《久しぶりの》
《股旅 もの》

病後、といっても心配することがない盲腸ですが・・・雷蔵さんのとり組む作品は、安田公義監督の「二十九人の喧嘩状」です。勝新太郎さん、林成年さん、黒川弥太郎さん等が、颯爽と清水二十九人衆に扮し、雷蔵さんは吉良の仁吉に扮して久々に斬ったはったの渡世人生活をファンにおめにかけようというわけですが、その製作意図は、「義のため、愛する妻を離別して、決然荒神山に殴り込む颯爽吉良の仁吉の苦衷と若き妻の切々の愛情。若き仁侠の群が醸し出す正義と恋と涙の一篇として製作したい」ということであり、愛妻おきくにはおしどりコンビとして「美男剣法」から「あばれ鳶」まで六本の共演ですっかりお馴染みとなった嵯峨三智子さんが予定されているのです。

東映の錦ちゃん、千代ちゃん、橋蔵さんといった若手の時代劇スタアも口を揃えて、

「チャンバラは面白いぜ、ちょっとしたいやなことがあっても、撮影で立廻りをやっていると、すっかり忘れちゃうくらいだよ」

といいますが、雷蔵さんも立廻りが大好きですが、このところすっかり立廻りには御無沙汰で、久しぶりに斬りまくることがきまった彼氏、

「さて盲腸を切ってサッパリしたら、大暴れに暴れまくるぞ!」と大張り切りです。

さてそれではいよいよお仕事の話とはあいなりましたが、久しぶりに股旅ものを撮る雷蔵さんは、勿論時代劇に大いに魅力を感じてこの道をめざしているのですが、彼は彼なりに現代劇にも心を惹かれています。

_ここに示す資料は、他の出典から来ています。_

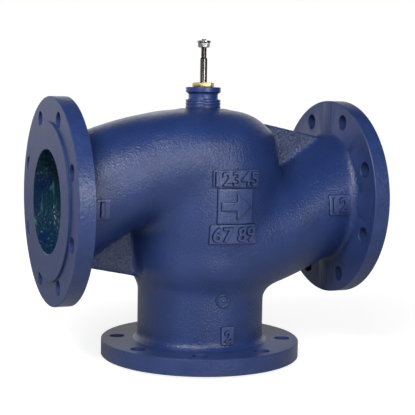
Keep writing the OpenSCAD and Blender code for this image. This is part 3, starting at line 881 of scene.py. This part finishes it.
# %% [markdown]
# ## Neck, gland, stem and nut
# Four turned pieces stand on top. Each is one outline on the lathe, within its solid's own size.

# %% Turn the neck
neck_top, neck_foot = NECK_HIGH.z, NECK_HIGH.z - 25.5 * MM
NECK_R, CLAMP_R, NECK_BORE_R = 21.75 * MM, 18.3 * MM, 7.55 * MM
PACKING_R, GLAND_BORE_R = 9.05 * MM, 10.05 * MM
low_collar, high_collar = neck_foot + 10.3 * MM, neck_top - 5.8 * MM
packing_foot = NECK_LOW.z + 12 * MM
spigot_side = SPIGOT_R - 0.05 * MM


def groove(height):
    """A shallow round groove turned into the collar."""
    half = 0.9 * MM
    hollow = arc((NECK_R + 0.25 * MM, height), half, 250, 110, 4)
    return [(NECK_R, height - half), *hollow, (NECK_R, height + half)]


neck = spun("neck_turned", [
    (NECK_BORE_R, NECK_LOW.z), (SPIGOT_R - 1.1 * MM, NECK_LOW.z),
    (spigot_side, NECK_LOW.z + 1 * MM), (spigot_side, neck_foot),
    (NECK_R - 0.4 * MM, neck_foot), (NECK_R, neck_foot + 0.4 * MM),
    *groove(neck_foot + 3.5 * MM), *groove(neck_foot + 7.1 * MM),
    *arc((NECK_R - 0.8 * MM, low_collar - 0.8 * MM), 0.8 * MM, 0, 90, 4),
    (CLAMP_R + 1.6 * MM, low_collar),
    *arc((CLAMP_R + 1.6 * MM, low_collar + 1.6 * MM), 1.6 * MM, 270, 180, 5),
    *arc((CLAMP_R + 2.2 * MM, high_collar - 3.45 * MM), 2.2 * MM, 180, 135, 4),
    (NECK_R - 0.3 * MM, high_collar - 0.3 * MM), (NECK_R, high_collar),
    *arc((NECK_R - 0.6 * MM, neck_top - 0.6 * MM), 0.6 * MM, 0, 90, 4),
    (GLAND_BORE_R, neck_top), (GLAND_BORE_R, GLAND_LOW.z), (PACKING_R, GLAND_LOW.z),
    (PACKING_R, packing_foot), (NECK_BORE_R, packing_foot),
], 96)
neck.data.materials.append(neck_blue)
smooth_by_angle(neck, 30)
dress(neck, FIXED, "neck_paint", "neck")

# %% Turn and mill the gland nut
head_low, head_high = GLAND_HIGH.z - 5.1 * MM, GLAND_HIGH.z
GLAND_FLATS, HEXAGON_TURN = 24 * MM, math.radians(-43)


def hexagon(name, flats, low, high):
    """A six-sided bar, turned as the hexagons of the valve are, and its radius at the corners."""
    corner = flats / 2 / math.cos(math.radians(30))
    bpy.ops.mesh.primitive_cylinder_add(
        vertices=6, radius=corner, depth=high - low, location=(0, 0, (low + high) / 2),
        rotation=(0, 0, HEXAGON_TURN))
    piece = bpy.context.object
    piece.name = name
    settle(piece)
    return piece, corner


gland, corner = hexagon("gland_hexagon", GLAND_FLATS, head_low, head_high)
past_corner, under_head = corner + 1 * MM, head_low - 0.2 * MM
cut(gland, spun("corner_tool", [
    (0, under_head), (past_corner, under_head), (past_corner, head_high - 1.35 * MM),
    (GLAND_FLATS / 2 - 0.2 * MM, head_high), (0, head_high),
], 96), "INTERSECT")
SHANK_R, shank_top = 10 * MM, head_low + 0.5 * MM
cut(gland, spun("gland_shank", [
    (0, GLAND_LOW.z), (SHANK_R - 0.6 * MM, GLAND_LOW.z), (SHANK_R, GLAND_LOW.z + 0.6 * MM),
    (SHANK_R, shank_top), (0, shank_top),
], 64), "UNION")
STEM_HOLE_R, WIPER_R, wiper_foot = 4.9 * MM, 7.05 * MM, head_high - 3 * MM
below, above = GLAND_LOW.z - 1 * MM, head_high + 1 * MM
cut(gland, spun("gland_drill", [
    (0, below), (STEM_HOLE_R, below), (STEM_HOLE_R, wiper_foot), (WIPER_R, wiper_foot),
    (WIPER_R, head_high - 0.3 * MM), (WIPER_R + 0.45 * MM, head_high + 0.2 * MM),
    (WIPER_R + 0.45 * MM, above), (0, above),
], 64))
bevel_edges(gland, 0.25 * MM, 2, 40)
gland.data.materials.clear()
gland.data.materials.append(gland_brass)
tidy(gland)
smooth_by_angle(gland, 30)
dress(gland, FIXED, "brass", "gland_nut")

# %% Turn the stem
tail_z, top_z = STEM_LOW.z, STEM_HIGH.z
STEM_R, ROOT_R, COLLAR_R, TAIL_R = 4.5 * MM, 7 * MM, 12 * MM, 6 * MM
CORE_R, THREAD_R = 3.05 * MM, 3.75 * MM
shoulder, thread_foot = top_z - 24 * MM, top_z - 22.1 * MM
collar_low, root_top = 145.9 * MM, 246 * MM
collar_high = collar_low + 4 * MM
stem = spun("stem_turned", [
    (0, tail_z), (TAIL_R - 1 * MM, tail_z), (TAIL_R, tail_z + 1 * MM), (TAIL_R, collar_low),
    (COLLAR_R - 0.4 * MM, collar_low), (COLLAR_R, collar_low + 0.4 * MM),
    (COLLAR_R, collar_high - 0.4 * MM), (COLLAR_R - 0.4 * MM, collar_high),
    (ROOT_R + 0.6 * MM, collar_high), (ROOT_R, collar_high + 0.6 * MM),
    (ROOT_R, root_top - 2.5 * MM), (STEM_R, root_top), (STEM_R, shoulder - 0.2 * MM),
    (STEM_R - 0.15 * MM, shoulder), (3.9 * MM, shoulder + 1.2 * MM), (CORE_R, thread_foot),
    (CORE_R, top_z - 0.4 * MM), (CORE_R - 0.4 * MM, top_z), (0, top_z),
], 48)
stem.data.materials.append(stem_steel)
smooth_by_angle(stem, 30)
dress(stem, MOVING, "steel", "stem")

# %% [markdown]
# The thread is a real helix. One vee of its outline is swept by the Screw modifier, and the ends of
# the sweep sink into the core, so the stem shows a thread that could take a nut.

# %% Cut the stem's thread
PITCH = 1.25 * MM
turns = int((top_z - 0.3 * MM - thread_foot) / PITCH) - 1
bpy.ops.mesh.primitive_circle_add(vertices=4, radius=1)
thread = bpy.context.object
thread.name = "stem_thread"
in_core, gap = CORE_R - 0.4 * MM, 0.02 * MM
vee = [(in_core, gap), (THREAD_R, PITCH * 0.44), (THREAD_R, PITCH * 0.56), (in_core, PITCH - gap)]
for point, (radius, height) in zip(thread.data.vertices, vee):
    point.co = Vector((radius, 0, thread_foot + height))
bpy.ops.object.mode_set(mode="EDIT")
bpy.ops.mesh.select_all(action="SELECT")
bpy.ops.mesh.edge_face_add()
bpy.ops.object.mode_set(mode="OBJECT")
apply_modifier(thread, "SCREW", angle=2 * math.pi, screw_offset=PITCH, iterations=turns, steps=32,
               render_steps=32, use_merge_vertices=False)
only(thread)
bpy.ops.object.mode_set(mode="EDIT")
bpy.ops.mesh.select_all(action="SELECT")
bpy.ops.mesh.remove_doubles(threshold=1e-6)
bpy.ops.mesh.select_all(action="DESELECT")
bpy.ops.mesh.select_non_manifold()
bpy.ops.mesh.fill_holes(sides=0)
bpy.ops.object.mode_set(mode="OBJECT")
tidy(thread)
thread.data.materials.append(thread_steel)
smooth_by_angle(thread, 30)
dress(thread, MOVING, "steel")

# %% Mill the flange nut
NUT_FLATS, NUT_HEX, NUT_FLANGE_R = 13 * MM, 5.8 * MM, 8.5 * MM
nut_low, nut_high = NUT_LOW.z, NUT_HIGH.z
hex_top = nut_low + NUT_HEX
nut, corner = hexagon("flange_nut_milled", NUT_FLATS, nut_low, hex_top + 0.4 * MM)
past_corner = corner + 0.3 * MM
cut(nut, spun("corner_tool", [
    (0, nut_low), (NUT_FLATS / 2 - 0.1 * MM, nut_low), (past_corner, nut_low + 0.9 * MM),
    (past_corner, nut_high), (0, nut_high),
], 64), "INTERSECT")
cut(nut, spun("nut_flange", [
    (0, hex_top - 0.6 * MM), (6.8 * MM, hex_top - 0.6 * MM),
    (NUT_FLANGE_R - 0.3 * MM, hex_top + 0.5 * MM), (NUT_FLANGE_R, hex_top + 0.9 * MM),
    (NUT_FLANGE_R, nut_high - EDGE), (NUT_FLANGE_R - EDGE, nut_high), (0, nut_high),
], 64), "UNION")
HOLE_R, MOUTH_R = THREAD_R + 0.05 * MM, THREAD_R + 0.6 * MM
below, above = nut_low - 1 * MM, nut_high + 1 * MM
cut(nut, spun("nut_drill", [
    (0, below), (MOUTH_R, below), (MOUTH_R, nut_low), (HOLE_R, nut_low + 0.6 * MM),
    (HOLE_R, nut_high - 0.6 * MM), (MOUTH_R, nut_high), (MOUTH_R, above), (0, above),
], 48))
bevel_edges(nut, 0.15 * MM, 2, 40)
nut.data.materials.clear()
nut.data.materials.append(nut_steel)
tidy(nut)
smooth_by_angle(nut, 30)
dress(nut, MOVING, "steel", "stem_flange_nut")
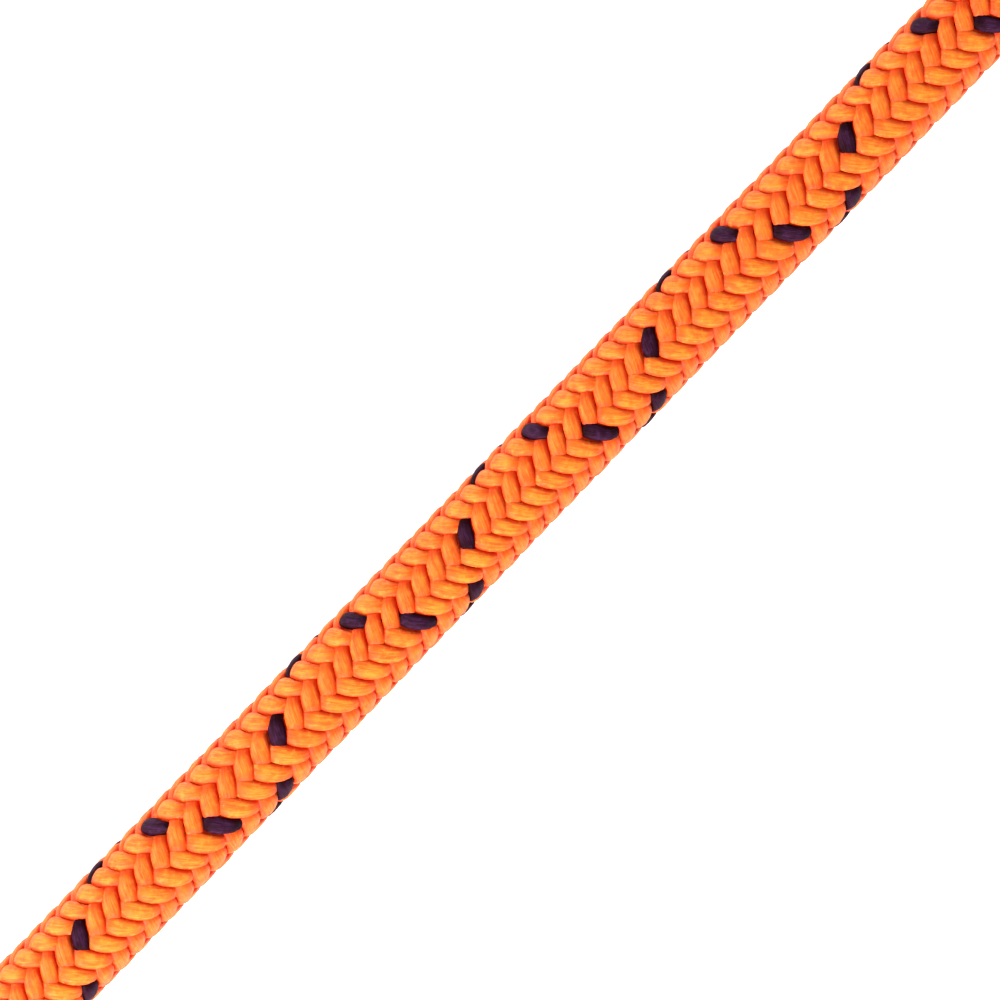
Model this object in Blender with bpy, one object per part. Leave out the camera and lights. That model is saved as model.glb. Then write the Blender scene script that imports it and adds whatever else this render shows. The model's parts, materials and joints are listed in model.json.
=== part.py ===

「千代ちゃんが出たり勝ちゃんが出たりするから僕も現代劇に出たいっていうわけじゃあないんだぜ。映画を見てくださるファンが違うから現代劇はむずかしいと思うし、また、演出方法とか定石が違うからやりにくだろうと思うけれど、何事も勉強の意味でやってみたいな。時代劇と現代劇では芝居の間が違うから、何かまごついてしまうだろうけれど、現代劇の雰囲気で違う演出方法の監督さんに指導してもらえたら、何か得るところがあるんじゃないかな?」

と語る雷蔵さんは、現代劇にも激しい意欲を燃やしているのです。

「一、二本出てみたいから、何か適当な作品があったらお願いしまる、って申し込んであるんだけれど・・・」とつけ加えてくれました。

「薔薇いくたびか」というオール・スタア・キャストの東京作品で雷蔵さんの現代劇に一度だけおめにかかったファンの皆さんも、この成長した雷蔵さんの姿をもう一度現代劇のスクリーンの上で見たいという希望をお持ちでしょう。早くその日が来るとよいのですが・・・。